Bukan. Bukan karena aku tak ikhlas, bukan, tapi karena sepasang mimpi bersama tiba-tiba lenyap dalam unggun yang membakar senyap. Ah, aku tahu, karena Tuhan mengajarkan ikhlas tak pernah menuntut balas. Sebesar apapun duka yang kau hujamkan di bulan Desember. Luka-luka yang tak terbahasakan.
“Dhuh biyung emban, wayah apa iki?
Rembulan wus ngayom,
anggegana prang abyor lintangé.
Titi sonya, puspita kasilir,
maruta wis kingis, sumrik gandanya rum.”
“Duh emban, jam berapa saat ini?
Rembulan sudah bersinar terang
Bintang-bintang terlihat tersebar gemerlapan
Saat sunyi sepi,bunga-bunga tertiup angin
Angin semilir, sungguh harum aromanya.”
Bait-bait gending Mijil Wigaringtyas begitu menenangkan sekaligus memilukan. Kularutkan malam dengan membaca pupuh-pupuhnya. Acap kali rindu tak pernah mengetuk pintu, ia datang tiba-tiba dalam senyap. Dalam gulita yang penuh harap. Segala tentangmu kini membeku terabadikan waktu. Sebab yang terjadi di antara kita biarlah luruh dalam sediam-diamnya doa.
Kelindan antara otak buntu dan ruang rindu kian pilu. Menyatu dengan jarak yang disekat waktu. Oh, Jawata asmara, Kamajaya Kamaratih. Lepaskan aku dari sangkutnya. Biar, biarlah waktu yang membunuh pikiran kita. Sekejam cekam rindu yang tak urung tenggelam.
Andai boleh dikata pupuh-pupuh ini adalah baju, barangkali ini caramu mempercantik rindu, caraku merindukanmu. Sudah kucukupkan rinduku. Aku takkan pernah mencarimu (lagi), takkan juga menghapusmu. Kelak, saat aku tiada lagi, kau akan abadi dalam tulisan ini. Ya, seandainya saja kau tertarik membaca diam-diam, dari pupuh pertamanya.
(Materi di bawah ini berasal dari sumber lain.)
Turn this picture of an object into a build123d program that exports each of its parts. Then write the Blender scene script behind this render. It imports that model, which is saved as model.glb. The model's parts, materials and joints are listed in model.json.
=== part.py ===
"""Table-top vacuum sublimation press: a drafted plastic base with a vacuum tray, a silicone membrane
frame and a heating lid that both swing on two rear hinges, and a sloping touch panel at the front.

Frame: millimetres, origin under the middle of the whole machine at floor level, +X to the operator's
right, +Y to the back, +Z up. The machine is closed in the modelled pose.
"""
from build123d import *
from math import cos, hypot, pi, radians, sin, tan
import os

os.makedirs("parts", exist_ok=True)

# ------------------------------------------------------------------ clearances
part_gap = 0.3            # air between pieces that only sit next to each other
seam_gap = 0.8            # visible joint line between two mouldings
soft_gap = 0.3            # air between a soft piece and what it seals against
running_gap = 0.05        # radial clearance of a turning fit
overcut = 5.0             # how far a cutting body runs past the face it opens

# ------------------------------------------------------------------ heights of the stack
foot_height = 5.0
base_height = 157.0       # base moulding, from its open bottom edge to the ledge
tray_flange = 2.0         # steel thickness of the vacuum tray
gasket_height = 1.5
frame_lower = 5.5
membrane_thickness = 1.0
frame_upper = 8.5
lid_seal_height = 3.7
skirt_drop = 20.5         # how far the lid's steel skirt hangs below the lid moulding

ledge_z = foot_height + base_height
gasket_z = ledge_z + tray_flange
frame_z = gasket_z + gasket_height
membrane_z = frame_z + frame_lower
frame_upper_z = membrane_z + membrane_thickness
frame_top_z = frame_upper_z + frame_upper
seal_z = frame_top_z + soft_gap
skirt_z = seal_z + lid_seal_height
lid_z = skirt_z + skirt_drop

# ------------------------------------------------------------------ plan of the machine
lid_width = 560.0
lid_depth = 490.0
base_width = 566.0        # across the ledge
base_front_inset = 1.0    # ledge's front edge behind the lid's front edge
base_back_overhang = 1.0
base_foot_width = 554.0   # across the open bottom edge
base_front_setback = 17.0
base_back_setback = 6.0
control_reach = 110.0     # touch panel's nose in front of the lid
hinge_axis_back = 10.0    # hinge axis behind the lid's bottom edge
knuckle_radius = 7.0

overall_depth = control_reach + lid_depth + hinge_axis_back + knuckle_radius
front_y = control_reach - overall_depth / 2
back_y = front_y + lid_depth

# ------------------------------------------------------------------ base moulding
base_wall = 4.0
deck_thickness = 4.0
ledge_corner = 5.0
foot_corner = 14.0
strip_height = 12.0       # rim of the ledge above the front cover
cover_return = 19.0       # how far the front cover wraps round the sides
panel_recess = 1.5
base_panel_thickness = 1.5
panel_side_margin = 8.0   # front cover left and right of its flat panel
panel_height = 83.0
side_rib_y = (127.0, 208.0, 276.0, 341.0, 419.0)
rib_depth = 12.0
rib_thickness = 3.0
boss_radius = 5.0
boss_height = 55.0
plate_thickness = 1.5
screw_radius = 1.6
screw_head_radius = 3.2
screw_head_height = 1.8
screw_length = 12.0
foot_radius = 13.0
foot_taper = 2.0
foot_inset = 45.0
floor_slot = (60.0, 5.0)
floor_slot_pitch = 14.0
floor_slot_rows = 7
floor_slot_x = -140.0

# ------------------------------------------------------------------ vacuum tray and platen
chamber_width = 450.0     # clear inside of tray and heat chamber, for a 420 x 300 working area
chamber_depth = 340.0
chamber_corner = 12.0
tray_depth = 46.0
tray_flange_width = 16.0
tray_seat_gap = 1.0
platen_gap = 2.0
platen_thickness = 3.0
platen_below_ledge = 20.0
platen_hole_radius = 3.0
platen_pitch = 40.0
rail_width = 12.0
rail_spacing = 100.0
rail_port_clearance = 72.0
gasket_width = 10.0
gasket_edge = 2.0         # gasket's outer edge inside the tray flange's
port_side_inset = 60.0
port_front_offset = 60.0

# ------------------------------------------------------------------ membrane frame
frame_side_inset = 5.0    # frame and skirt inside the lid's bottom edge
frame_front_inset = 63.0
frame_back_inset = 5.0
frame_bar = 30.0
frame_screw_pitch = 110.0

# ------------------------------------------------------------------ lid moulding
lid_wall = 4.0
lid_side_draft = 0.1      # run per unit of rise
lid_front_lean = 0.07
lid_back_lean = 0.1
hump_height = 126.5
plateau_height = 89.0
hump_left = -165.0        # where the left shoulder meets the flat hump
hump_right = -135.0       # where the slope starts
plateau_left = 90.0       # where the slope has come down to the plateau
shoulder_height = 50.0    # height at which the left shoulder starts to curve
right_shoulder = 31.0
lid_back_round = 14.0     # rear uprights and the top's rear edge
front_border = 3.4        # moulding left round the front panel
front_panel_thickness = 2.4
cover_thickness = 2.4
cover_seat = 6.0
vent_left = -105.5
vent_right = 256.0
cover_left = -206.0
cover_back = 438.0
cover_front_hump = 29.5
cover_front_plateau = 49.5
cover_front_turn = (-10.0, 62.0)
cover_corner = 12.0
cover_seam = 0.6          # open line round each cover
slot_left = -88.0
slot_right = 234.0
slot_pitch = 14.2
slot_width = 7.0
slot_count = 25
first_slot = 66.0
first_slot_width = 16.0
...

Ketawang Mijil Wigaringtyas, Tatag rambat bale manguntur, 22 Desember
*Mijil : puisi jawa bertemakan kesedihan yang menimbulkan harapan
*Pupuh : adalah bentuk puisi tradisional Jawa yang memiliki jumlah suku kata dan rima tertentu di setiap barisnya
19 comments
Pertamax..
Bang aci kata katanya bikin anu….
Apalagi yang bagian ini
“Kelak, saat aku tiada lagi, kau akan abadi dalam tulisan ini.”?
Tiba2 ada backsound Butterfly nya Mariah Carey….Wishing for a better January then ?
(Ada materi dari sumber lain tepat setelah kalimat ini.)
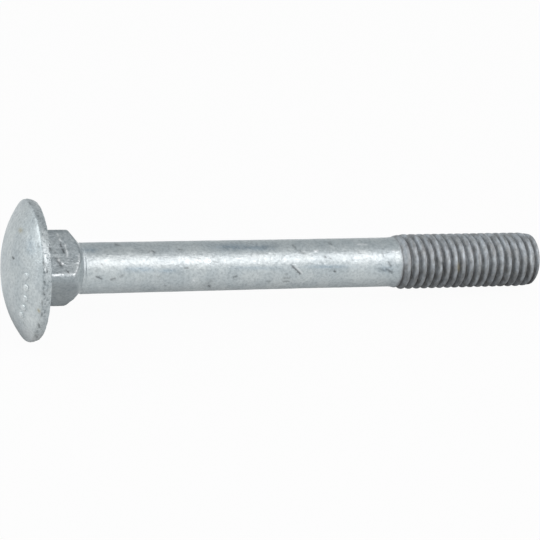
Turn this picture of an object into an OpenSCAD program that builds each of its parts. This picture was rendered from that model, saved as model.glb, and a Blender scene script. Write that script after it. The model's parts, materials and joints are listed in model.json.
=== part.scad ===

Hmmmmm. Intinya kamu sudah move om atau belum?
—-ah sudahlah percuma bait-bait rindu kau sematkan sementara tak ada balas ditengah hujan. Meredam, pilu, menahan asa ditengah gejolak rasa. Biarkan, lepaskan~
Dan yang tinggal hanyalah kamu bersama bayangan ha ha
Angin telah berhembus dan berlalu, maka biarkanlah ia berlalu
Dan sambutlah dia yang akan datang begitulah kehidupan ….
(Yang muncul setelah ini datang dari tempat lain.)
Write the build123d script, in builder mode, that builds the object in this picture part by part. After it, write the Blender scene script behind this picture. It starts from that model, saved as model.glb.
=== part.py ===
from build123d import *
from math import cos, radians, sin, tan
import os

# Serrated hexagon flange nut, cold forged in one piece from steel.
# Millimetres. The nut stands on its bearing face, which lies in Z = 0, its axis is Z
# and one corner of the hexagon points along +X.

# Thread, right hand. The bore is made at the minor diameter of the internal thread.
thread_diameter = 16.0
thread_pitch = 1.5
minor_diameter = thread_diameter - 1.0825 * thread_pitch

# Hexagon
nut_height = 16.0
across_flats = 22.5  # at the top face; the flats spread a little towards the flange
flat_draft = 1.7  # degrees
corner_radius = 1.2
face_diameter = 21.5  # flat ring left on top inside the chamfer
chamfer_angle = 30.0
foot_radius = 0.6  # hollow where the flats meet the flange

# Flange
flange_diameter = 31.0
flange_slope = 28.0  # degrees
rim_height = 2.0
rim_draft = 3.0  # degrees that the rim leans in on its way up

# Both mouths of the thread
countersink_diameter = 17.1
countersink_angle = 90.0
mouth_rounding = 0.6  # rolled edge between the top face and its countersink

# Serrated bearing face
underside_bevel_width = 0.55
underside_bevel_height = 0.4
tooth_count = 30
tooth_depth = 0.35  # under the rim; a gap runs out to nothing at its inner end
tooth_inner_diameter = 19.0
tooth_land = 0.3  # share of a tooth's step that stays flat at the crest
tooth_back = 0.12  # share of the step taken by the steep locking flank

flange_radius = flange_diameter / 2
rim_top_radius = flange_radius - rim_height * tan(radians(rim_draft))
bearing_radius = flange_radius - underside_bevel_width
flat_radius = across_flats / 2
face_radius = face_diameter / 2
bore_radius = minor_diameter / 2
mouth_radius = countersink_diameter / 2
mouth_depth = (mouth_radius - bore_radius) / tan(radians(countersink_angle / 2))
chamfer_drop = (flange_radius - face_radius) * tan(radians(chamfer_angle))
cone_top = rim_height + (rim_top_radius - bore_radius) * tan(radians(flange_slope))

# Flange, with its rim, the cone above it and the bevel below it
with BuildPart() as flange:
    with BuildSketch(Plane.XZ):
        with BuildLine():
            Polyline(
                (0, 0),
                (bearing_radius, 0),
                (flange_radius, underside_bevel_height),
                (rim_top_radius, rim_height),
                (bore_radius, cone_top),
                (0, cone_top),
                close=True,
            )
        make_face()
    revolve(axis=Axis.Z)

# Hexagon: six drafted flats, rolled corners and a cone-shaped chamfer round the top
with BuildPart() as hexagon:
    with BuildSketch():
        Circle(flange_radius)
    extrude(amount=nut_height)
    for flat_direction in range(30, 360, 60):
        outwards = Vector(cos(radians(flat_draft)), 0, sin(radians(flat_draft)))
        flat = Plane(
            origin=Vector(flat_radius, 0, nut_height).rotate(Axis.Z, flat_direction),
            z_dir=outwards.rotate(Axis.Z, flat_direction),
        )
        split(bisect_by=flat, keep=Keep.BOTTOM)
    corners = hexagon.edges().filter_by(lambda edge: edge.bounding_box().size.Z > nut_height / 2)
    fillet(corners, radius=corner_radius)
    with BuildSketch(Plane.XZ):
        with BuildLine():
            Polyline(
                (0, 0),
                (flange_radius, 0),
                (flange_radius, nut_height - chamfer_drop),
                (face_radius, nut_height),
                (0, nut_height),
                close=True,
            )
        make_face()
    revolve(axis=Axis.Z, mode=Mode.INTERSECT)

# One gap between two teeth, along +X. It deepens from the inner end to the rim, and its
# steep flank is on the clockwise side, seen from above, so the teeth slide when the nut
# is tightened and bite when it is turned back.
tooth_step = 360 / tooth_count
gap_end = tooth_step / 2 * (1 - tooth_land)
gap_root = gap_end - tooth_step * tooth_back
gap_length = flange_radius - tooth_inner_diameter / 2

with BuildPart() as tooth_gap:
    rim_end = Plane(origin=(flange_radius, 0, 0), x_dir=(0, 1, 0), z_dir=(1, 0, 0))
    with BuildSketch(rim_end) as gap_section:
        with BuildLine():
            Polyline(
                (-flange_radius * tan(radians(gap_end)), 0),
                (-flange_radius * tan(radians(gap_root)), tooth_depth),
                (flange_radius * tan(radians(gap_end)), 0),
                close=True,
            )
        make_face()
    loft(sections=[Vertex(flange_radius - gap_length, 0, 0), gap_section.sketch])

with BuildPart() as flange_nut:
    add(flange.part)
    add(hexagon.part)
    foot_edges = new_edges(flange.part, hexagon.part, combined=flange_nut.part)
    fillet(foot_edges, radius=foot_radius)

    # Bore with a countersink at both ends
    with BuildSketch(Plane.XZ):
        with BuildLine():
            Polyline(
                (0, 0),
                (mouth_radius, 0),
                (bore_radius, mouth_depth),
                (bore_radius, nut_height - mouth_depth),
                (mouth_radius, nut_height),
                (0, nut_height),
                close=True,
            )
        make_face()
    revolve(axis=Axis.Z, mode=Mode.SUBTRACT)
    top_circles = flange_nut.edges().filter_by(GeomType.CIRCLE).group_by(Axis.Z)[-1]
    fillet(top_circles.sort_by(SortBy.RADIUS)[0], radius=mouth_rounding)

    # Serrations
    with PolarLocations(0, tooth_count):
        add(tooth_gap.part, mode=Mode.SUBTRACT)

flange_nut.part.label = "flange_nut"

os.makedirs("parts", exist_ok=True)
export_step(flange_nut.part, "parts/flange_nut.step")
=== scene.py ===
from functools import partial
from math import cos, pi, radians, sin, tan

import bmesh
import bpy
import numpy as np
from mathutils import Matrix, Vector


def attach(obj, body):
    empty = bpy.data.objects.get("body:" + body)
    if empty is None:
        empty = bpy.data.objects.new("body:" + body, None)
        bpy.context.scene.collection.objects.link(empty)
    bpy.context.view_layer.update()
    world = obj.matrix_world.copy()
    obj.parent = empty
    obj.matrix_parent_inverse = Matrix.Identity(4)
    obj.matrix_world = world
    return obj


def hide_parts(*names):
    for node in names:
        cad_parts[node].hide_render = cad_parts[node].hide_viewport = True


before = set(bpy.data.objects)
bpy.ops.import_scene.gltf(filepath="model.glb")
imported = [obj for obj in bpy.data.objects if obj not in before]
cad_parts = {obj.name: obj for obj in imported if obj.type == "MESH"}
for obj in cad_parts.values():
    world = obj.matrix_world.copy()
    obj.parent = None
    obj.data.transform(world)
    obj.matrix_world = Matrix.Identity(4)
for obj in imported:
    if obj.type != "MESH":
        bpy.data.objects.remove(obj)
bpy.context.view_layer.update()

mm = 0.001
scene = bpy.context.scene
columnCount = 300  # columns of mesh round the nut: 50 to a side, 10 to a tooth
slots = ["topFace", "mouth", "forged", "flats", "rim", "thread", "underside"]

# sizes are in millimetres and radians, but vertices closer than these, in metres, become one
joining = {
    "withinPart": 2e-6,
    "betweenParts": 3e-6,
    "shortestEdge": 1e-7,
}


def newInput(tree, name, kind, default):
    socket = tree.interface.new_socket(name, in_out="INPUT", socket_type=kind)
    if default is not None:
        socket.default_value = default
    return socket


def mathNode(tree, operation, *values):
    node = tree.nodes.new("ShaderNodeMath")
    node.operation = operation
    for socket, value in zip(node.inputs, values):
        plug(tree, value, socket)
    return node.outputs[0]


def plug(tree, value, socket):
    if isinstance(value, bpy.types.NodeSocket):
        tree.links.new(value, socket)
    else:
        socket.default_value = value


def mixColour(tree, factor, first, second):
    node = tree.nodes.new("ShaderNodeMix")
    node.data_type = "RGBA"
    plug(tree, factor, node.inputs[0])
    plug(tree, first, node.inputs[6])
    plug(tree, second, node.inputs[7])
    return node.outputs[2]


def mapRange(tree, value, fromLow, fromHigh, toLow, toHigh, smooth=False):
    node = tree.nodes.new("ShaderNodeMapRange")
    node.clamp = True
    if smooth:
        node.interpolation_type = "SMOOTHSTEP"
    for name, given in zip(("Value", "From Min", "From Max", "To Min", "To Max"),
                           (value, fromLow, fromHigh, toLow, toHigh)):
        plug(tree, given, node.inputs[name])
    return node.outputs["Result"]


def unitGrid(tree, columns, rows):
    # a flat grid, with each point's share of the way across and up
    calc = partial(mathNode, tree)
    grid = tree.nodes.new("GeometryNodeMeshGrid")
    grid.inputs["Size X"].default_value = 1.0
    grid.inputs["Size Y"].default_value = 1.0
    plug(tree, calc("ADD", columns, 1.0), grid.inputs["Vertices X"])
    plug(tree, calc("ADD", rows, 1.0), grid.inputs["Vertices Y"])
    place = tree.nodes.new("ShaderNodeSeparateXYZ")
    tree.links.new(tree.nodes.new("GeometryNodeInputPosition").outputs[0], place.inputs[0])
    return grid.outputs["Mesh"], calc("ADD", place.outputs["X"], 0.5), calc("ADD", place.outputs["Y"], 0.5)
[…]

Yang ini bisalah masuk ke kumpulan cerpen. Tulisannya mengalir dan enak dibaca
mas achi galau?
hahahahahahha
WAAAAAAAAA. TULISANNYA BAGOSSSSSSS.
Baru paragraf pertama udah suka dilanjutin kebawah makin suka ❤❤❤
a beautiful pain.
cantik sekali tulisannya.
Seperti butuh diajak ngopi dulu nih
tulisannya keren, mas!
mengalir dengan indah, namun terasa perih
:’)
Secangkir kopi melepas penat, dan (harusnya) kan mempererat.
Ikhlas itu memang sulit mas menurutku, tp lebih sulit yakin kalo bisa ikhlas. 🙂
Aku hanya terpukau terhentak membaca semuanya… Semua manis mengalir… Aahh terima kasih
warbiyasah mas achi ? I Pround Of You?
Mumtaz!! It’s so dazzling! sampe baca 2 kali dan langsung terngiang lagu jadul nya Trademark, Only Love!
But only love can say – try again or walk away
But I believe for you and me
The sun will shine one day
So I’ll just play my part
And pray you’ll have a change of heart
But I can’t make you see it through
That’s something only love can do
huhuhu.. #maaf kepanjangan :p
suka bgt sama yg ini…
Acapkali rindu tak pernah mengetuk pintu, ia datang tiba-tiba dalam senyap. Dalam gulita yang penuh harap. Segala tentangmu kini membeku terabadikan waktu. Sebab yang terjadi diantara kita biarlah luruh dalam sediam-diamnya doa.
Sudah kucukupkan rinduku. Aku takkan pernah mencarimu (lagi), takkan juga menghapusmu. Kelak, saat aku tiada lagi, kau akan abadi dalam tulisan ini.
aku nyesek pas baca ini. betapa kadang suka masih “ngorek2 luka”
Sesuatu yang ‘diabadikan’ menjadi lebih sesuatu ya, Mas Achi.